This week’s Brexit car crash has been as absorbing as it was inevitable.
Given the Conservatives disastrous election, and subsequent patched-together deal with the Democratic Unionist Party, this could not have happened any other way.
To imagine that somehow the specific circumstances of the Irish border would not have been an enormous stumbling block was a function of the two modes of Brexit: the magical thinking of the likes of Daniel Hannan MEP, in which somehow everything stays the same, but somehow better, or the cackling nihilism of the Arron Banks and the Leave.EU crew, in which chaos is apparently the aim.
Decades of British indifference to Ireland north and south have of course been a factor. Iain Duncan Smith’s bizarre claim that Irish politicians were maneuvering for position due to an upcoming presidential election revealed an ignorance not just of the Irish political cycle, but the very nature of the Irish presidency, while Bernard Jenkin’s praise of the former Taoiseach of Ireland as the “Taoiseach of Northern Ireland Enda Kelly” was greeted with alarm by many south of the border who might have expected a prominent Tory MPs to know the proper name of the former leader of their nearest neighbour.

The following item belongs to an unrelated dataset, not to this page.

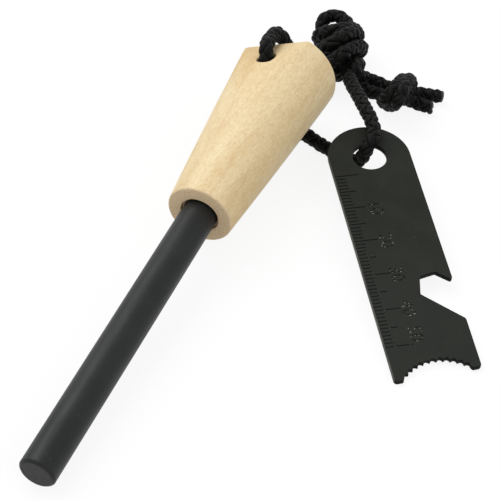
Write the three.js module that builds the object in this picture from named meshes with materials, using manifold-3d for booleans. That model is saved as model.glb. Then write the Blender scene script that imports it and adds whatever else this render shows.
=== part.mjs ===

More worrying than that was what now looks like a Conservative assumption that the DUP, a party with stubborn refusal stitched into its very fabric, would easily fall into line.
Did Theresa May tell the Taoiseach Leo Varadkar and Foreign Minister Simon Coveney that she was able to agree a deal on the border without first consulting the party whose votes she relies on to stay in government?
This level of carelessness does not bode well for the remainder of the negotiations. Brexit Secretary David Davis says the territorial integrity of the United Kingdom remains paramount, but all the while, on the back of decisions made in haste by the Prime Minister, Scotland and even London are discussing having separate customs and market arrangements to the rest of the UK.
As Keir Starmer pointed out in parliament during an urgent session yesterday, the idea that the Brexit negotiations can be wrapped up neatly by March 2019 is not just ludicrous, but dangerous. Moreover, the notion that whatever deal this government returns with should merely be accepted by the British people is now simply not credible.
As much as the hard Brexiters like to pretend that the process is unstoppable, and that the endpoint must be March 2019, it’s still possible to put brakes on the Brexit bus. Even the triggering of Article 50 is no barrier to us changing course, according to its author Lord Kerr.
On 13 December MPs will have a chance to vote on an amendment to the EU Withdrawal Bill that will embed a meaningful parliamentary vote on the final Brexit arrangement. The amendment to clause 9, if passed, will mean MPs will claim their constitutional right, and parliament will have the final say on the Brexit deal.
It means MPs could stop a “no deal” Brexit that would destroy British jobs, and reject any deal that doesn’t give us the “exact same benefits” promised by David Davis.
It means Parliament can force the government’s hand to make concessions to protect the British car industry, or to stop Brexit altogether if the final deal is not worth the paper it is written on.
The author of the “Lucky 7” amendment, Dominic Grieve, is undoubtedly a brave and principled politician, but it should not take an excess of bravery for MPs to support his amendment- it is practical politics. For Conservative politicians, the Brexit well has run dry - to win again, they will have to reach out to voters sceptical about Brexit. Meanwhile Labour MPs can consolidate their standing with the many voters who chose the party as their anti-Brexit protest tactical vote in the last election by continuing to ask hard questions and being seen to stand against the worst excesses of the anti-EU extremists.
Best for Britain is asking people who care about the future of the country to write to their MP via our petition. The Brexiters told us that Parliament should be sovereign. It is a bitter irony that the very people supposedly in favour of our Parliament making decisions don’t actually want to let MPs have a say in the biggest decision facing our country.
It’s time to show our representatives that far from being fearful of a backlash from angry Brexiters, there is much to gain electorally from resisting the headlong rush to chaos that a Brexit deal without proper parliamentary approval and scrutiny represents. December 13 must be the date on which Parliament finally takes back control.